In March 2009, Bonauto and GLAD, along with co-counsel from Foley Hoag, Jenner & Block, and Sullivan & Worcester, filed in U.S. District Court in Boston a lawsuit challenging the constitutionality of section 3 of the Defense of Marriage Act (DOMA). The case claims that the federal definition of marriage created by DOMA to exclude married same-sex couples from all federal marital protections violates equal protection guarantees. U.S. District Judge Joseph L. Tauro heard oral arguments from Bonauto and co-counsel on the merits of the case on May 6, 2010. On July 8, 2010, Judge Tauro ruled that Section 3 of DOMA is unconstitutional with respect to claims brought by the seven married same-sex couples and three widowers from Massachusetts GLAD is representing in the case. The Department of Justice will now decide whether to appeal the ruling. On October 12, 2010, the Department of Justice filed a notice to appeal the District Court ruling. On May 31, 2012, the U.S. Court of Appeals for the First Circuit upheld the District Court decision finding section 3 of DOMA unconstitutional. In July 2012 the Department of Justice filed a petition for certiorari in the United States Supreme Court but the petition was denied in the wake of the Court's landmark decision in United States v. Windsor that Section 3 of DOMA was unconstitutional.
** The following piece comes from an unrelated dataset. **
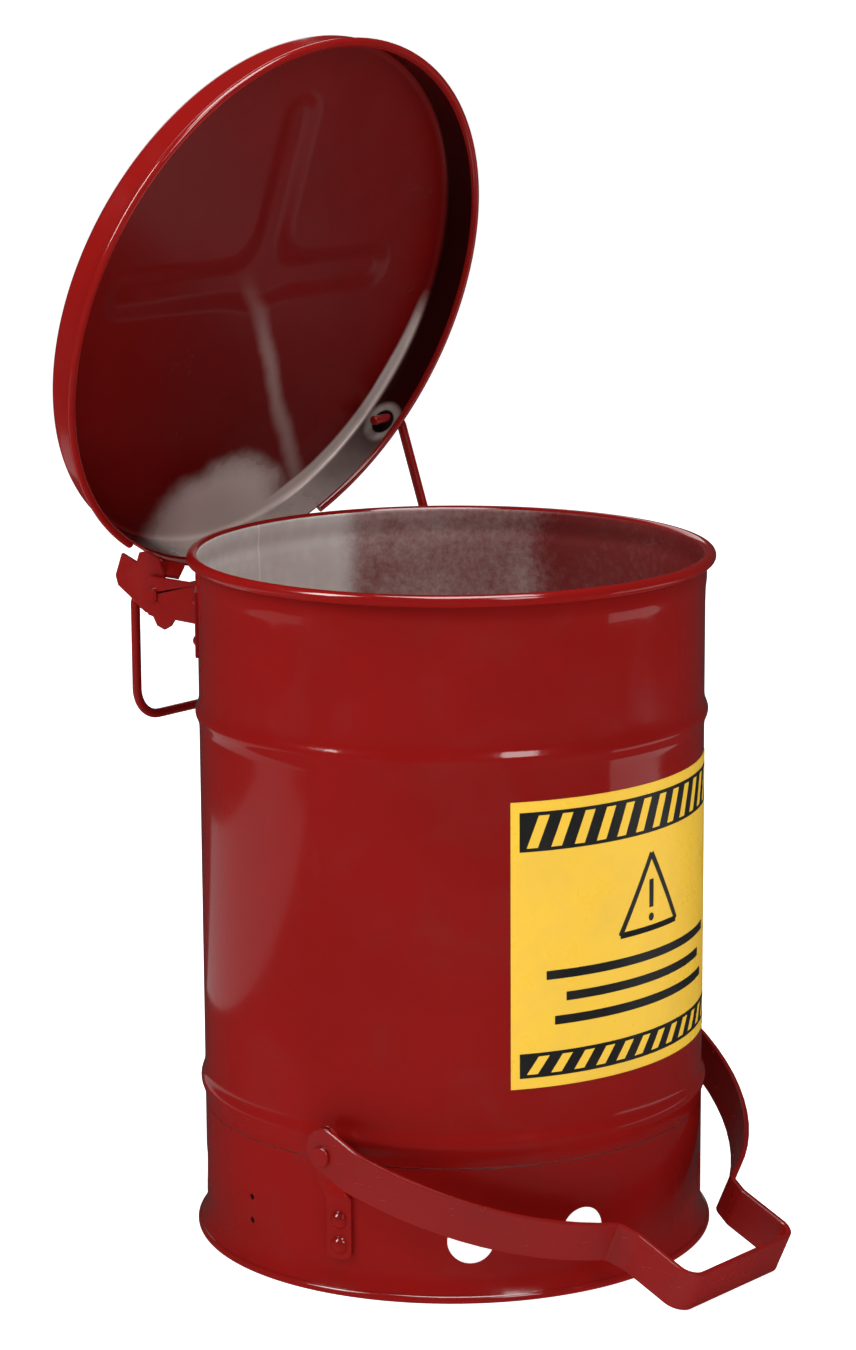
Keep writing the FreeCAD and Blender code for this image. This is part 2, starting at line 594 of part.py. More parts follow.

===Pederson v. Office of Personnel Management===

On November 9, 2010, Bonauto and GLAD filed a second major, multi-plaintiff lawsuit challenging the constitutionality of the federal Defense of Marriage Act (DOMA) Section 3. The case specifically addressed married couples in Connecticut, Vermont and New Hampshire. On July 31, 2012, the Connecticut Federal District Court Judge Bryant ruled that DOMA is unconstitutional. On June 26, 2013, the U.S. Supreme Court ruled DOMA Section 3 unconstitutional in United States v. Windsor.

==Recognition==

In January 2025, President Joe Biden named Bonauto as a recipient of the Presidential Citizens Medal.